Stanley is being related to a parrot, which is vibrant and colourful, along with the ‘blue streak’, which display Stanley’s energy and vivacity, as he is not afraid to express himself. Here blue also suggests rudeness or coarseness – reflecting Stanley’s vulgarity.



Stanley: “it’s gonna be sweet when we can make noise in the night…and get the coloured lights going…”

Again, colours are linked to passion, in this case sexual passion between Stanley and Stella, who are prevented from living their usual vibrant, colourful lives until Blanche leaves.



“He [Mitch] tears the paper lantern off the light bulb”

Once Blanche’s colourful façade is stripped from the light bulb by Mitch, he can see the truth, while at the same time shattering Blanche’s fragile illusions. Blanche had only been trying to make the world a prettier place, but the destruction of this flimsy lantern intimates that this dream was simply too fragile.




Key Moment:

The key moment is when Mitch rips the lantern off the light bulb (as mentioned above), it firstly shows how the working class has deposed the deteriorating upper class, with an action as simple as removing a paper lantern. It additionally shows the fragility of Blanche’s illusions, when even though she wished to improve the world, it was only a superficial improvement, and it only took one person for her façade to fall.


The decline of the upper class is also highlighted as it is Mitch who destroys Blanche’s illusions, as she had previously been able to manipulate him but now there is no-one that she has power over, not even the lowest of the working class.

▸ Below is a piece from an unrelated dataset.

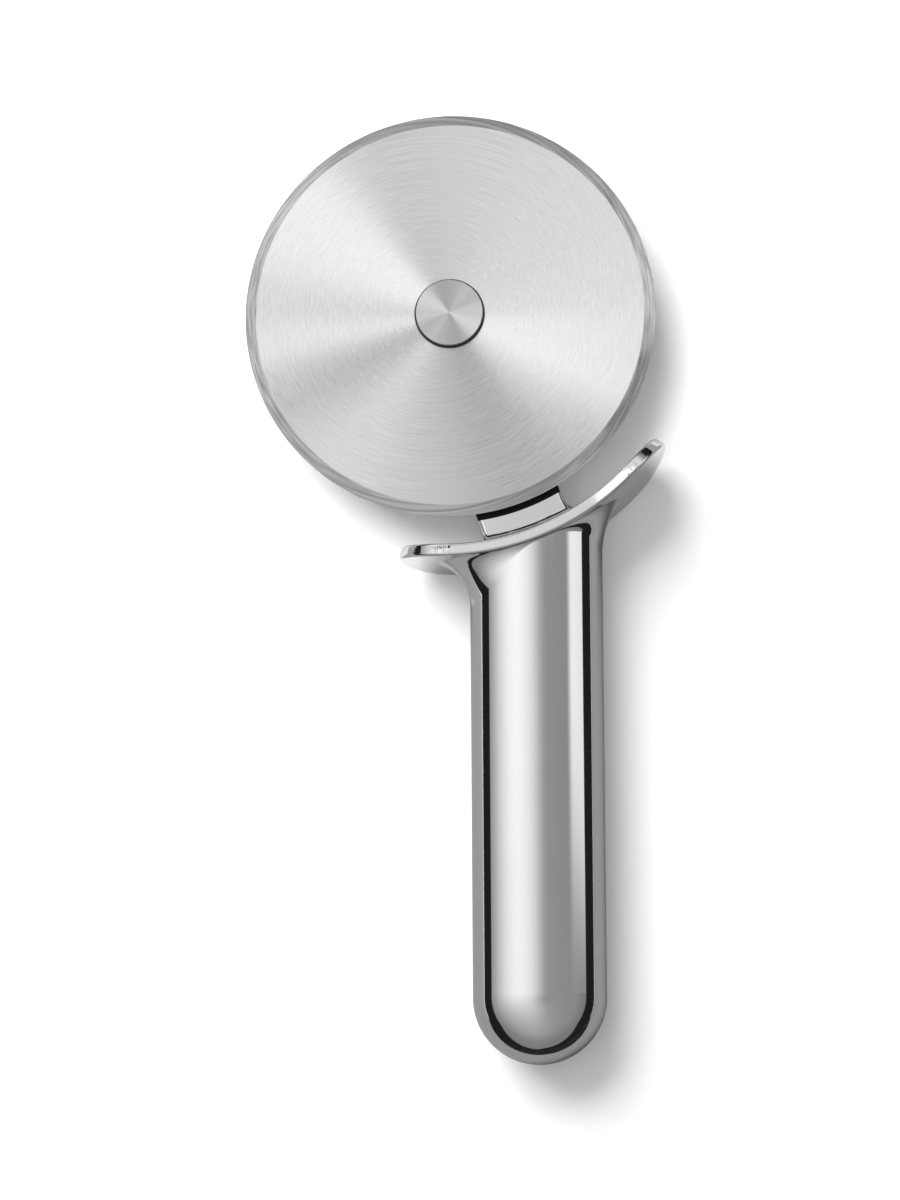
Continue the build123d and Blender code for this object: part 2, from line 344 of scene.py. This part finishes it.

This moment is significant for Blanche as it is the moment that Mitch sees the truth about her, and decides he does not want to be with her, which is another blow to Blanche’s faltering sanity, pushing her closer to madness. It can be seen as a triumph for Mitch, as he has broken free from Blanche’s manipulation by himself, and has managed to see the truth through her façade. This moment also foreshadows Blanche’s rape by Stanley later in the play, as Mitch initially came with the intention to rape Blanche, but he was not able to do it.